Tuesday 21 September at 2:30pm

Steve Miller - UC London

"The Role of H3+ in Planetary Atmospheres"

ABSTRACT: "In the decade since its first detection in the auroral regions of Jupiter, the fundamental molecular ion H3+ has been used to probe the physical and chemical properties of the upper atmospheres of the outer planets. There it is formed either by high energy particle precipitation or by solar EUV ionisation of the predominantly molecular hydrogen atmosphere. H3+ is thus a sensitive probe of energy inputs and coupling between planets and their magnetospheres. "H3+ emits strongly in the infrared: in the L and L' windows in particular, its fundamental vibrational spectrum has many strong transitions; in the K window, the overtone spectrum is a high temperature diagnostic. Thus the Mauna Kea observatories - especially UKIRT, IRTF and CHFT - have led the world in H3+ studies of the planets. "Jupiter is by far the most studied of the outer planets; infrared H3+ imaging has proved essential to improving models of the planet's giant magnetic field.
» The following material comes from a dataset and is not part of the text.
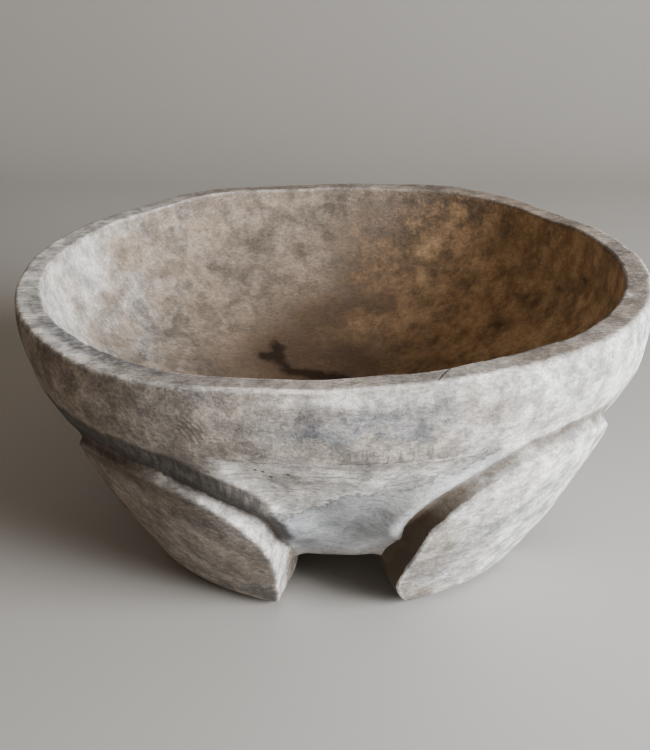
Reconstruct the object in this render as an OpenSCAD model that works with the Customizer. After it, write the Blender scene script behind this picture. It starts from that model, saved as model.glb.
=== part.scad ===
// A round bowl on four leaf-shaped feet, hewn from one block of wood.
//
// Millimetres, +Z up. The origin is on the axis of the bowl, at the level that the feet
// stand on. The front faces -Y: one of the two wider gaps between the feet is there.
// The bowl and the feet are one piece of wood. They are drawn as separate solids that meet
// face to face where the carving changes from the wall to a foot.

/* [Bowl] */
// Diameter over the lip
rim_d = 400; // [380:5:440]
// Height of the middle of the lip above the ground
total_h = 180; // [170:1:200]
// Width of the flat lip
lip_w = 16; // [12:1:20]
// How far the lip is out of level, in degrees, higher towards +X
lip_tilt = 1.3; // [0:0.1:2]
// Depth of the hollow below the lip
hollow_depth = 122; // [110:1:128]
// Thickness of the floor under the lowest point of the hollow
floor_t = 22; // [18:1:26]
// How far the wall swells out beyond the lip
swell = 1; // [0.5:0.5:3]

/* [Cut-back wall] */
// Depth below the lip of the ridge where the wall is cut back
ridge_depth = 44; // [38:1:46]
// Radius of the edge where the cut-back wall meets the flat underside
base_r = 122; // [116:1:128]

/* [Feet] */
// Depth below the lip of the top edge of the two feet on the left
foot_top_depth = 67; // [64:1:74]
// How much higher the two feet on the right reach
right_foot_rise = 13; // [0:1:14]
// Height where the sides of the feet start to lean over into their shoulders
shoulder_base_z = 37; // [30:1:44]
// Width of the gap between two feet at the front and at the back
front_gap_w = 74; // [64:1:80]
// Width of the shoulder of a foot beside the front or back gap
front_shoulder_w = 92; // [80:1:100]
// Width of the gap between two feet at the left and at the right
side_gap_w = 120; // [110:2:130]
// Width of the shoulder of a foot beside the left or right gap
side_shoulder_w = 80; // [70:1:90]
// Radius of the inner side of the feet on the ground
foot_inner_r = 86; // [80:1:92]
// Slope of the inner side of the feet: how much closer to the axis it is at the top
foot_inner_slope = 10; // [4:1:14]

/* [Hidden] */
$fn = 96;

rim_r = rim_d / 2;
underside_z = total_h - hollow_depth - floor_t;
left_top_z = total_h - foot_top_depth;
right_top_z = left_top_z + right_foot_rise;
// The swell is widest a little below the lip.
swell_depth = 14;
swell_r = rim_r + swell;
// The outside draws in below the swell by taper_share of the lip's radius, times the
// depth as a share of that radius to the power taper_power.
taper_share = 0.48;
taper_power = 1.5;
// Material above the lip, which the tilted cut removes
lip_stock = 12;
// Steps of each curve in an outline
outline_steps = 24;
// Reach of the solids that cut others away
reach = 2 * rim_d;

// Radius of the outside of the block at a depth below the lip
function block_r(depth) =
    depth < swell_depth
        ? swell_r - swell * pow((swell_depth - depth) / swell_depth, 2)
        : swell_r - taper_share * rim_r * pow((depth - swell_depth) / rim_r, taper_power);

// Points of the outside of the block from one depth below the lip to another
function block_outline(from_depth, to_depth) = [
    for (i = [0:outline_steps])
        let (depth = from_depth + (to_depth - from_depth) * i / outline_steps)
            [block_r(depth), total_h - depth]
];

// Points of a quarter of an ellipse, from the inner edge of the lip to the lowest point
function hollow_outline() = [
    for (i = [0:outline_steps])
        let (angle = 90 * i / outline_steps)
            [(rim_r - lip_w) * cos(angle), total_h - hollow_depth * sin(angle)]
];

// Outside of the bowl without its hollow: a swelling wall above the ridge, and below it a
// straight cut-back wall down to the flat underside
module bowl_outside() {
    rotate_extrude()
        polygon(concat(
            [[0, underside_z], [0, total_h + lip_stock]],
            block_outline(-lip_stock, ridge_depth),
            [[base_r, underside_z]]
        ));
}

module hollow() {
    rotate_extrude()
        polygon(concat(
            [[0, total_h + reach], [rim_r - lip_w, total_h + reach]],
            hollow_outline()
        ));
}

// Everything above the lip, which is cut flat but a little out of level
module above_lip() {
    translate([0, 0, total_h])
        rotate([0, -lip_tilt, 0])
            translate([-reach / 2, -reach / 2, 0])
                cube([reach, reach, reach]);
}

// Points of the quarter of an ellipse that is the shoulder of a foot
function shoulder_points(gap_w, shoulder_w, top_z) = [
    for (i = [0:outline_steps])
        let (angle = 90 * i / outline_steps)
            [
                gap_w / 2 + shoulder_w * (1 - cos(angle)),
                shoulder_base_z + (top_z - shoulder_base_z) * sin(angle)
            ]
];

// Side view of the feet on one side of a gap: a side that stands straight up from the
// ground, a shoulder and a level top edge. It is carried right along the gap.
module beside_gap(gap_w, shoulder_w, top_z) {
    translate([0, reach / 2, 0])
        rotate([90, 0, 0])
            linear_extrude(height = reach)
                polygon(concat(
                    [[gap_w / 2, 0]],
                    shoulder_points(gap_w, shoulder_w, top_z),
                    [[reach, top_z], [reach, 0]]
                ));
}

// The block from the ground to the top edge of a foot, with the original outside
module block_below(top_z) {
    rotate_extrude()
        polygon(concat(
            [[0, 0], [0, top_z]],
            block_outline(total_h - top_z, total_h)
        ));
}

// Space inside the ring of feet, under the bowl
module between_feet() {
    cylinder(h = underside_z, r1 = foot_inner_r, r2 = foot_inner_r - foot_inner_slope);
}

// One foot in the +X +Y quarter: what is left of the block beside both gaps, standing
// proud of the cut-back wall
module foot(top_z) {
    difference() {
        intersection() {
            block_below(top_z);
            beside_gap(front_gap_w, front_shoulder_w, top_z);
            rotate([0, 0, 90])
                mirror([0, 1, 0])
                    beside_gap(side_gap_w, side_shoulder_w, top_z);
        }
        bowl_outside();
        between_feet();
    }
}

module bowl() {
    color("#8f8578")
        difference() {
            bowl_outside();
            hollow();
            above_lip();
        }
}

module foot_front_left() {
    color("#6f6357")
        rotate([0, 0, 180])
            foot(left_top_z);
}

module foot_front_right() {
    color("#b4afa6")
        mirror([0, 1, 0])
            foot(right_top_z);
}

module foot_back_left() {
    color("#776c60")
        mirror([1, 0, 0])
            foot(left_top_z);
}

module foot_back_right() {
    color("#a59d92")
        foot(right_top_z);
}

bowl();
foot_front_left();
foot_front_right();
foot_back_left();
foot_back_right();
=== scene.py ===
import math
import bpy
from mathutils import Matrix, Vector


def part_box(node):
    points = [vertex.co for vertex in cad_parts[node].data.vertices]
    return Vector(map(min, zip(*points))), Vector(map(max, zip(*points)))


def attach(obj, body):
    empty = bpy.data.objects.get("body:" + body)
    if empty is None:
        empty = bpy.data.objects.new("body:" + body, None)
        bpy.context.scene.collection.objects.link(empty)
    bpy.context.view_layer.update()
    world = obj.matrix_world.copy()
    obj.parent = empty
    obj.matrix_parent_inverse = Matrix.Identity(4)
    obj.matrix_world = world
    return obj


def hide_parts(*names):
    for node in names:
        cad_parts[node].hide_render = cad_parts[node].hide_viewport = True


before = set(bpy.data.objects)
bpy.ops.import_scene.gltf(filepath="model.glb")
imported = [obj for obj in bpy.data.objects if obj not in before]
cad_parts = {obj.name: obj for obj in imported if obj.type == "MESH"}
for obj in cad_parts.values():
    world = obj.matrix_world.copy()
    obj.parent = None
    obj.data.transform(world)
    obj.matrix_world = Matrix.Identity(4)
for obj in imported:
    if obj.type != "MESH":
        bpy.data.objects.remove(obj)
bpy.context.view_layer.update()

# A carved wooden bowl on four feet, hewn from one block of wood.
#
# The wood is worked out as one distance field, in millimetres, the way a carver cuts it:
# a block, its hollow, its lip, the panels cut back between the feet and the grooves round
# the feet. The surface of the field becomes one fine mesh, which is then shared out
# between the bowl and its four feet, so that the carving runs on from piece to piece.

from types import SimpleNamespace

import bpy
import numpy as np
import openvdb
from mathutils import Vector

MM = 0.001
VOXEL = 1.6          # size of the carving grid, in mm
FEET = ("foot_front_left", "foot_front_right", "foot_back_left", "foot_back_right")


# ---------------------------------------------------------------- measures from the frame

def box_mm(node):
    low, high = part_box(node)
    return np.array(low) / MM, np.array(high) / MM


bowl_low, bowl_high = box_mm("bowl")
left_low, left_high = box_mm("foot_back_left")
right_low, right_high = box_mm("foot_back_right")
SWELL = 1.0                                  # how far the widest part is outside the lip
SWELL_DEPTH = 14.0                           # and how far below it
SWELL_R = (bowl_high[0] - bowl_low[0]) / 2
RIM_R = SWELL_R - SWELL
LIP_TILT = math.radians(1.3)                 # the lip is higher towards +X
LIP_Z = bowl_high[2] - RIM_R * math.sin(LIP_TILT)
LIP_W = 15.5
UNDERSIDE_Z = bowl_low[2]
FLOOR_T = 22.0
HOLLOW_DEPTH = LIP_Z - UNDERSIDE_Z - FLOOR_T
LEFT_TOP_Z = left_high[2]                    # the feet on the right reach higher
RIGHT_TOP_Z = right_high[2]
FRONT_HALF_GAP = right_low[0]                # half the gap between the feet, front and back
SIDE_HALF_GAP = right_low[1]                 # half the gap between them, left and right
SHOULDER_BASE_Z = 37.0                       # where the sides of the feet begin to lean over
BASE_R = 122.0                               # edge of the flat underside
RIDGE_DEPTH = 44.0                           # where the wall is cut back, below the lip
FOOT_INNER_R = 86.0
FOOT_INNER_SLOPE = 10.0
TAPER_SHARE, TAPER_POWER = 0.48, 1.5
RIDGE_R = RIM_R * 0.962                      # the ridge above the cut-back wall
LEAN = 4.5                                   # how far the lower part stands to the right
CORNER_DEG, CORNER_OUT = 55, 2.4             # the block's four corners, and how far they stand out
LEDGE_LOW_DEG, LEDGE_HIGH_DEG = 75.0, 42.0   # steepness of the ledge round a foot, low and high
FOOT_SIDE_REACH = 14.0                       # how far a foot's root spreads past its outline
FOOT_TO_HOLLOW = 6.0                         # the wood between a foot's root and the hollow

# Marks on the wood: each place is in mm, and each reach is in mm along X, Y and Z
PATCH_MM, MOTTLE_MM, FLECK_MM = 34.0, 13.0, 6.0
KNOT = ((-50, 86, 77), (-40, 90, 77), (-40, 97, 81), (-37, 83, 73), (-30, 75, 70), (10, 69, 66))
KNOT_REACH = 18.0
STAINS = ((163, 62, 142), (174, 38, 151), (146, 77, 126), (128, 74, 107), (60, 172, 172))
STAIN_REACH = (17.0, 15.0, 9.0)
COOL_PATCH, COOL_PATCH_REACH = (26.0, -197.0, 157.0), (80.0, 36.0, 17.0)
PALE_BAND, PALE_BAND_REACH = (20.0, -199.0, 173.0), (80.0, 40.0, 8.0)
TICKED, TICKED_REACH = (34.0, -190.0, 140.0), (52.0, 40.0, 9.0)
DARK_SPOT, DARK_SPOT_REACH = (-23.0, -183.0, 124.0), (7.0, 9.0, 6.0)
WORM_HOLES = ((-36, -183, 127), (-32, -181, 123), (-23, -184, 126), (-40, -183, 128))
LIP_CRACK_START, LIP_CRACK_END = (53, -187, 0), (60, -174, 0)
SCRAPER_CENTRE, SCRAPER_MIDDLE, SCRAPER_PITCH = (-92, -186, 138), (-71, -188, 153), 2.8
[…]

This talk, however, will concentrate on what has been learned from spectroscopic studies using CGS4 on UKIRT and CSHELL on the IRTF. It will discuss the implications of temperature, column density and emission results for the thermal balance of the upper atmosphere. "Recent results show that H3+ spectroscopy can be an important probe of the dynamics of the atmosphere. High velocity ionospheric winds may prove to be the key to identifying missing energy sources which account for the unusually high jovian temperature. UCL's Jovian Ionosphere Model (JIM) and the results of simulating high energy ionosphere/thermosphere inputs will be discussed in the light of new dynamic models. "Uranus and Saturn are much less studied. But they show how each of the planets is unique in terms of its H3+ activity (as is the case with so many other of their properties). And we will speculate on the possibility that H3+ may hold the key to directing planets outside of our own solar system directly."